Admit it, you can say all day long that you aren’t interested in seeing The Social Network, but deep down you know you want to. It’s okay, it’ll just be between us.
Well, to help you ease some of that pain, I headed out on Friday and checked out the movie, and while I expected to be bored out of my mind, I was pleasantly enthralled from beginning to end.
Looking past the true aspects of the story, and looking at The Social Network as just a film, it is a well crafted, deftly scripted and beautifully shot film. There is no doubt that the film transcends the subject matter of entitled elite Harvard students, socially inept geniuses and ethically questionable drifters, and propels itself to simply a very well constructed work of drama. Considering the subject matter it is easy to imagine that many people would be be bored, but instead is seems to be a work that will entertain just about anyone who sees it, even if they have no clue what Facebook is prior to walking into the theater.

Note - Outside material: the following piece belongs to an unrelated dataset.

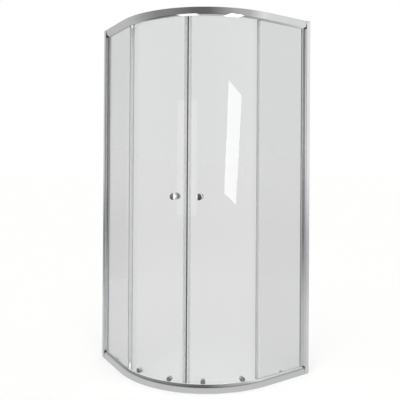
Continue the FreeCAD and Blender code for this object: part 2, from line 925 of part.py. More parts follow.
def round_head(body):
    """Rounds the two rims of the knob's head."""
    doc.recompute()
    turning, head_radius = body.Tip, size.knob_diameter.number / 2
    rims = [
        f"Edge{number}"
        for number, edge in enumerate(turning.Shape.Edges, 1)
        if hasattr(edge.Curve, "Radius") and abs(edge.Curve.Radius - head_radius) < same_radius
    ]
    fillet = body.newObject("PartDesign::Fillet", body.Label + "_fillet")
    fillet.Base = (turning, rims)
    bind(fillet, "Radius", size.knob_round)
    body.Tip = fillet


def make_knobs(side):
    name, angle, z = side_names[side], size.knob_angle, size.knob_height
    outer_foot = door_inset - size.washer_thick
    inner_foot = door_back + size.bore_gap + size.washer_thick
    outer = turned(f"outer_knob_{name}", side, angle, z, knob_corners(outer_foot, -1))
    inner = turned(f"inner_knob_{name}", side, angle, z, knob_corners(inner_foot, 1))
    for knob in (outer, inner):
        round_head(knob)
    stud = size.stud_diameter / 2
    start, end = outer_foot - size.stud_depth, inner_foot + size.stud_depth
    stud_corners = [(start, 0), (end, 0), (end, stud), (start, stud)]
    bore = size.stud_diameter + 2 * size.fit_gap
    washers = [
        turned(f"knob_washer_{name}_{face}", side, angle, z, ring(foot, far, size.knob_base_diameter, bore))
        for face, foot, far in (
            ("front", outer_foot, outer_foot + size.washer_thick),
            ("back", inner_foot - size.washer_thick, inner_foot),
        )
    ]
    return [
        outer,
        inner,
        turned(f"knob_stud_{name}", side, angle, z, stud_corners),
        group(f"knob_washers_{name}", washers),
    ]


def make_magnet_seal(side):
    """The strip on the door's leading edge: a pocket for the magnet, a web and two legs."""
    name = side_names[side]
    gap = size.bore_gap
    nose, skin = size.meeting_gap / 2, size.magnet_skin
    mid = door_inset + size.glass_thick / 2
    low, high = size.door_bottom, size.height - size.door_top_gap
    magnet_front, magnet_back = mid - size.magnet_depth / 2, mid + size.magnet_depth / 2
    pocket_end = nose + skin + size.magnet_width + gap
    clip = clip_corners(door_inset, door_back, size.magnet_leg, pane_edge - nose)
    seal = strip_body(f"magnet_seal_{name}_blank", side, pane_edge_angle(), clip, low, high)
    pocket = [(magnet_front - gap, nose + skin), (magnet_back + gap, nose + skin)]
    pocket += [(magnet_back + gap, pocket_end), (magnet_front - gap, pocket_end)]
    bar = [(magnet_front, nose + skin + gap / 2), (magnet_back, nose + skin + gap / 2)]
    bar += [(magnet_back, pocket_end - gap / 2), (magnet_front, pocket_end - gap / 2)]
    tool = strip_body(f"magnet_pocket_{name}", side, 0, pocket, low, high)
    strip = strip_body(f"magnet_strip_{name}", side, 0, bar, low, high)
    return [cut(f"magnet_seal_{name}", seal, [tool]), strip]


def pane_edge_angle():
    return pane_edge / (size.corner_radius - door_inset) * degrees_per_radian


def make_door_edge_seal(side):
    """On the door's rear edge: its fin closes against the fixed panel's fin."""
    label = f"door_edge_seal_{side_names[side]}"
    clip = clip_corners(door_inset, door_back, size.edge_seal_leg, size.seal_web)
    flipped = [(inset, -1 * offset) for inset, offset in clip]
    low, high = size.door_bottom, size.height - size.door_top_gap
    body = strip_body(label, side, size.door_edge_angle, flipped, low, high)
    foot = door_inset - size.bore_gap - size.fit_gap
    tip = foot - size.door_fin_length
    fin = [
        (foot, size.seal_web),
        (tip, size.seal_web - size.fin_lean),
        (tip, size.seal_web - size.fin_lean - size.seal_wall),
        (foot, size.seal_web - size.seal_wall),
    ]
    add_strip(body, side, fin, size.fin_foot, fin_head)
    return body


# Door stops --------------------------------------------------------------------------


def outer_wheel_run():
    """How far along the straight run the outer wheel's axle ends when the door is open.

    The two axles stay one chord apart. The inner axle is still on the arc, the door's
    travel away from where it started, and the outer one is on the straight run."""
    radius = size.corner_radius - wheel_inset
    between = (size.outer_roller_angle - size.inner_roller_angle) / 2
    chord = 2 * radius * sine(between)
    travel_angle = size.door_travel / radius * degrees_per_radian
    to_tangent = quarter_half - size.inner_roller_angle - travel_angle
    along, across = radius * sine(to_tangent), radius * (1 - cosine(to_tangent))
    return root(chord * chord - across * across) - along


def make_door_stops():
    """Rubber blocks on the tracks, which the outer wheels meet when a door is open."""
    stops = []
    near = straight - outer_wheel_run() - wheel_radius - size.stop_gap
    inset = (channel_back + size.rail_wall + size.meeting_gap, rail_depth - size.meeting_gap)
    levels = {
        "bottom": (size.track_height, size.track_height + size.stop_height),
        "top": (size.height - hook_top, size.height - hook_top + size.stop_height),
    }
    for side in (left, right):
        for level, z in levels.items():
            label = f"{level}_stop_{side_names[side]}"
            stops.append(wall_block(label, side, (near - size.stop_length, near), inset, z))
    return group("door_stops", stops)


# The whole enclosure -----------------------------------------------------------------


def make_side(side):
    nodes = [
        make_wall_profile(side),
        make_jamb(side),
        make_fixed_glass(side),
        make_rail_gaskets(side),
        make_jamb_gasket(side),
        make_panel_edge_seal(side),
        make_door_glass(side),
        make_door_edge_seal(side),
    ]
    return nodes + make_magnet_seal(side) + make_knobs(side) + make_roller_sets(side) + make_wheels(side)


def check(nodes):
    for item in doc.Objects:
        if "Invalid" in item.State or "Error" in item.State:
            raise RuntimeError(f"{item.Label} failed: {item.State}")
    for node in nodes:
        if node.Shape.isNull() or not node.Shape.isValid() or not node.Shape.Solids:
            raise RuntimeError(f"{node.Label} has no valid solid")


def export(nodes):
    os.makedirs("parts", exist_ok=True)
    for node in nodes:
        node.Shape.exportStep(f"parts/{node.Label}.step")
        solids = len(node.Shape.Solids)
        print(f"{node.Label}: {solids} solid(s), {node.Shape.Volume / 1000:.2f} cm3")


parts = make_rails() + make_channel_covers()
for side in (left, right):
    parts += make_side(side)
parts += [make_corner_blocks(), make_rail_screws(), *make_adjusting_screws()]
parts += [make_end_caps(), make_door_stops()]
doc.recompute()
check(parts)
export(parts)
print(f"{len(parts)} nodes")
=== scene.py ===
import json
import math

import bmesh
import bpy
from mathutils import Matrix, Vector


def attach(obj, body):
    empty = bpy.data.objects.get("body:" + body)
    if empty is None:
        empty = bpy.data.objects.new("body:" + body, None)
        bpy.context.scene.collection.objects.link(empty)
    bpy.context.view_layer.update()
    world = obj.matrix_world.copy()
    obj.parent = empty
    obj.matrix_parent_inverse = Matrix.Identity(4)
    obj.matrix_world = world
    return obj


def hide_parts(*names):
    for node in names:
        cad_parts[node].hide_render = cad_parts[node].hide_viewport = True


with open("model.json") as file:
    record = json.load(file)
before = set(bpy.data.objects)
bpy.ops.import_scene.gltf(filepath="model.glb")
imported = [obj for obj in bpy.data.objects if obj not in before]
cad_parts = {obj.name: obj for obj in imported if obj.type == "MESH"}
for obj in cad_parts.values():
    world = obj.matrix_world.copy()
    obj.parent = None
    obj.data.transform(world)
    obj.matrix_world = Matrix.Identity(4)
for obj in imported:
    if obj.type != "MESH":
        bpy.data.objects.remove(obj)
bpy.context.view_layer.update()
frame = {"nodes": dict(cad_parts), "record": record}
nodes = frame["nodes"]
mm = 0.001

# The whole enclosure, in the CAD part's sizes. "Inset" is the distance inward from the outer
# face, and "reach" the distance from the wall. The doors meet on the diagonal
enclosure = {
    "width": 820,
    "height": 1850,
    "cornerRadius": 550,
    "diagonal": 225,  # from the arc's centre to where the doors meet, in degrees
    "arcSteps": 120,  # pieces in the quarter turn of everything that is bent
    "roundingSteps": 3,  # points that round each corner of a section
}
sides = {"left": -1, "right": 1}
half = enclosure["width"] / 2
arcCentre = enclosure["cornerRadius"] - half
straight = enclosure["width"] - enclosure["cornerRadius"]


# The direction of a place on the arc, from its angle to the diagonal
def arcDirection(side, angle):
    return math.radians(enclosure["diagonal"] + sides[side] * angle)


def arcPlace(side, angle, inset, height):
    turn = arcDirection(side, angle)
    radius = enclosure["cornerRadius"] - inset
    x = arcCentre + radius * math.cos(turn)
    y = arcCentre + radius * math.sin(turn)
    return Vector((x, y, height)) * mm


def planLength():
    return 2 * straight + enclosure["cornerRadius"] * math.pi / 2


# Where a place on the arc lies along the plan, by its angle to the diagonal
def arcLength(side, angle):
    return straight + enclosure["cornerRadius"] * math.radians(45 + sides[side] * angle)


# An sRGB hex colour as the linear numbers that a shader reads
def linear(hexColour):
    channels = []
    for start in (0, 2, 4):
        value = int(hexColour[start:start + 2], 16) / 255
        channels.append(value / 12.92 if value <= 0.04045 else ((value + 0.055) / 1.055) ** 2.4)
    return (*channels, 1)


# Adds a node. Settings name its properties or sockets, links its inputs' sources
def addNode(tree, kind, settings=None, links=None):
    node = tree.nodes.new(kind)
    for name, value in (settings or {}).items():
        if isinstance(name, str) and hasattr(node, name):
            setattr(node, name, value)
        else:
            node.inputs[name].default_value = value
    for name, source in (links or {}).items():
        tree.links.new(source, node.inputs[name])
    return node


def newMaterial(name):
    material = bpy.data.materials.new(name)
    material.use_nodes = True
    tree = material.node_tree
    tree.nodes.clear()
    return material, tree


def finish(tree, surface):
    addNode(tree, "ShaderNodeOutputMaterial", links={"Surface": surface})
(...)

Though I am familiar with all of the stories this movie relates, it was still interesting to see them played out on the big screen, and so soon after the actual events. All of the nitty gritty things we have heard about like Mark Zuckerberg “stealing” the idea for Facebook from the Connect U folks (Cameron and Tyler Winklevoss), or Eduardo Saverin losing his 30 percent stake in the company are all there, and even more little details that you can’t be sure are accurate, but they certainly feel like they could be the honest portrayals of the earliest days of one of the most successful Internet sites ever.
And therein resides the problem for Mr. Zuckerberg and his company: it all feels true. The one thing that kept running through my head as I watched the movie was how Jesse Eisenberg, portraying Mr. Zuckerberg here, delivered the lines of the site’s creator: They were forceful, self-assured and without a hint of social awkwardness. Did no one involved with this film watch even one second of footage of Zuckerberg talking? The man sweats profusely at the drop of a hat and is a never-ending bundle of nerves. It’s hard to imagine that he suddenly turns into a sharp-tongued linguistics manipulator when not in front of a camera, and that alone makes me question the validity of a lot of the film when they can’t even seemingly get the main character’s speech pattern down.
Yes, there is a lot of truth here, but remember to take any and all of it with a grain of salt. On the big points, such as the whole battle with the Winklevoss twins, those things are public knowledge, and are true, but on the finer details of private conversations, think of it as nothing more than a fictional anecdote.
Is The Social Network something you have to see in a theater? Nope, you can wait until DVD or cable for it, but it is definitely worth your time to check out should the opportunity arise.
Seen the film yet? What did you think?